Two days later, at midnight on the 4th of July, I receive a nastygram from Emily’s mother, angry that Quinn and Peter were going to GWL as well, pissed that I hadn’t invited Emily’s younger brother, and informing me that Emily could not go because she was sobbing and guilt stricken because her brother wasn't invited too. Wait... what?
Like I said... the girls being friends gets messy.
See - I look at it like this: There are times where the girls do “something” between friends - a birthday party, a sleepover, a reward celebration - those are situations where Claire is asking to spend time with Emily. When those situations arise, I am the one who communicates with Emily’s mother. The are other times - a camping trip, a Halloween celebration, a trip to the pool at Crystal Mountain - where it’s visitation with Peter and his kids, and HE makes those arrangements with his ex. To me, this occasion seemed pretty clear - Claire was inviting Emily as her guest for her celebration, the same way Quinn invited his classmate as his guest. It never occurred to me to invite Daniel because this wasn’t parental visitation - this was Claire inviting her friend, who just so happened to be Peter’s daughter.
Through the course of all of this, I found out that Emily’s mother was using Emily as the tool to interrogate my child in order to perpetuate her fight with Peter and me. And that’s where things really became NOT okay with me. Peter’s ex pimped out her own daughter to question mine in order to create a huge, allegedly tear-filled, drama-drenched fight. All so she could deny Emily an opportunity to do something fun with her friend, Claire, and do so under the guise of me being a horrible, cruel, manipulative mother for taking MY son along to the honor roll celebration, but not taking HER son too.

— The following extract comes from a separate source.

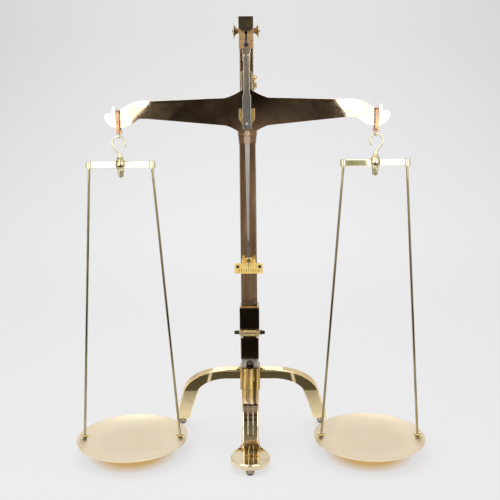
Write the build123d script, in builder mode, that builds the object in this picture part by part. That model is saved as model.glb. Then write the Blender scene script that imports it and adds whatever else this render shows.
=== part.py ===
from build123d import *
import math
import os

os.makedirs("parts", exist_ok=True)

# Equal-arm beam balance on a square pillar with a three-legged base.
# Millimetres, +Z up, X along the beam, +Y to the back.
# The origin is on the table, at the middle of the balance's outline seen from above.

# Clearances
slide_gap = 0.15
turn_gap = 0.05
seat_gap = 0.1
hang_gap = 0.3

# Stance
leg_lean = 36.0
leg_thick = 11.0
leg_width = 29.0
leg_round = 2.0
leg_straight = 45.0
leg_bend_in = 25.0
leg_bend_drop = 59.0
leg_foot_out = 3.0
leg_overrun = 14.0
leg_root_lap = 1.0
rear_foot_back = 140.0
rear_foot_spread = 145.0
front_pad_forward = 63.0
pad_radius = 36.5
pad_flare_radius = 24.0
bun_radius = 8.0
bun_height = 11.0
bun_stud_radius = 2.5
bun_stud_length = 4.5
bun_base_share = 0.7
bun_waist_share = 0.45
bun_shoulder_share = 0.8
front_bun_offset = 26.0
pan_radius = 106.0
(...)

The thing is, I don’t make my children do everything together. They are individuals, and thus need to develop individual friends, interests, and attitudes. They aren’t conjoined twins, they are two separate people, and I treat them that way. They both do acting classes, but I won’t let them be in the same class. Quinn goes to (and loves) his youth group, and although Claire has begged for months to be able to go too, I won’t let her. That is Quinn’s thing to enjoy, without his annoying little sister tagging along. Heck, I signed them both up for sailing class but Claire is doing the morning one and Quinn the afternoon so they can have some time apart. Quinn has his birthday parties without Claire, and vice versa, and it’s been that way for years. They do family things with each other, like weddings, vacations, etc., and friend things apart. Simple, right?
This just seemed so clear in my head - this was Claire and Quinn inviting their friends, not a blended family outing. It never occurred to me that Peter’s ex would make Daniel out to be some pathetic, excluded victim and Emily would be made to feel like she was a horrible, selfish sister for wanting to go do something fun with her friend. What kind of mother creates those kinds of emotions in their kids?
For 4.5 years I have dealt with this... person... calling me horrible names, spreading lies about me and my family, attacking my children. I have watched her belittle and disparage her children’s father again and again, in public and in private. And have I mentioned the lies? I have had complete strangers come up and tell me the things she has told them about me, my family, my life. And I’ve stayed silent (mostly). But this? This is about screwing over a kid to further her own ridiculous, vindictive, and cruel agenda. I’m disgusted, furious, and appalled.
Six ugly emails later and the result is, the girls’ friendship is irreparably harmed, as Emily’s mother sits, like a fat spider in her web of lies, happy with that result. It’s what she likely wanted all along. How sad.